ICEkunion() is a company that was created by Sigongsa, Seoul Munhwasa(two of the four largest media empires in Korea) and Haksan Publishing that published South Korean manhwa comics in the United States. The firm's industry experience come from Studio ICE. Titles were licensed from manhwa publishing companies that originally sold them in The Republic of Korea in the Korean language.  According to an interview conducted by ICV2, the original creators themselves were involved in the adaptation process for the English-language markets.
In July 2007 it was announced through PW Comic Week that Ice Kunion was going to be completely absorbed by Yen Press, Hatchette's new manga impress. Manga released through ICEkunion is expected to be picked up through the new company, but will not release until spring 2008. Manhwa bearing the ICEkunion logo will remain in stores, but following prints will bear the Yen Press logo.

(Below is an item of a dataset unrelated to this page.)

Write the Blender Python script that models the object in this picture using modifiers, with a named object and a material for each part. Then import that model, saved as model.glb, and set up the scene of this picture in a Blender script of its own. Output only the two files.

ICEkunion's former editorial director Ju-Youn Lee (now Yen Press' senior editor) is quoted with saying "I asked them, would they like to join Yen Press with all the resources of Hachette behind the titles. They decided it would be a better chance to take risks with Hachette." Lee said that while the ICE Kunion co-venture was a good project, "We didn’t have any staff working in U.S., and we had our limits doing work from Korea."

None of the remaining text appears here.